Kein Kopftuch, dafür sind Käppis erlaubt

domradio.de: Die spezielle Kleiderproblematik haben sie gerade angesprochen, Blue Jeans gehen gar nicht bei Jesiden, wie sieht es denn in Sachen Kopftuch aus?

Schultheis: Das haben wir mit den Schülerinnen hier und den Eltern, sofern denn die Flüchtlingsmädchen Eltern mit dabei haben, geklärt, weil an den erzbischöflichen Schulen generell Kopftuch nicht getragen wird. Das haben die Schülerinnen dann auch so verstanden, und wir haben eine Lösung gefunden. Wenn sie doch eine Kopfbedeckung aus religiösen Gründen tragen wollen, dann muss es ja nicht das klassische Kopftuch sein, dann reicht vielleicht im Schulbetrieb auch eine Kappe. Die ist bei den anderen Schülerinnen nicht erlaubt, aber da würden wir dann mal ein Auge zudrücken. Das klappt bisher.

domradio.de: Würden sie sagen, das ist ein Projekt, ein Modell, das sich auch auf andere Schulen übertragen lässt?

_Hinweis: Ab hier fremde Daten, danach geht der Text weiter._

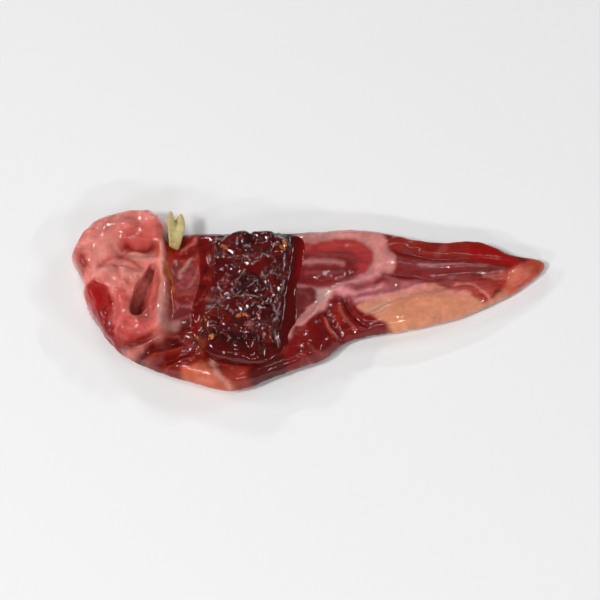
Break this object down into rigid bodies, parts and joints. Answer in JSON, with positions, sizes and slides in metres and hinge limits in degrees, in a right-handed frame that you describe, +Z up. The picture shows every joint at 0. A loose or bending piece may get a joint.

Schultheis: Ich würde sagen, ja. Ich würde nicht sagen, wir müssen das immer alles erst überlegen. Wir haben nicht lange gezögert, sondern wir sind losgegangen und uns gesagt, wir machen das jetzt. Ich bin ja auch noch Diözesankurat der DPSG, der Pfadfinderschaft St. Georg im Erzbistum. Da habe ich gelernt: "Groß Denken, klein wird es von selbst". Und so haben wir es hier auch gemacht. Wir haben groß gedacht, nicht nur die Probleme geschoben und gewälzt. Die werden selbstverständlich kommen, aber wenn sie da sind, wird es dafür eine Lösung geben. Ich glaube, das ist ein gutes Rezept, wie man damit umgehen kann. 

Das Interview führte Hilde Regeniter.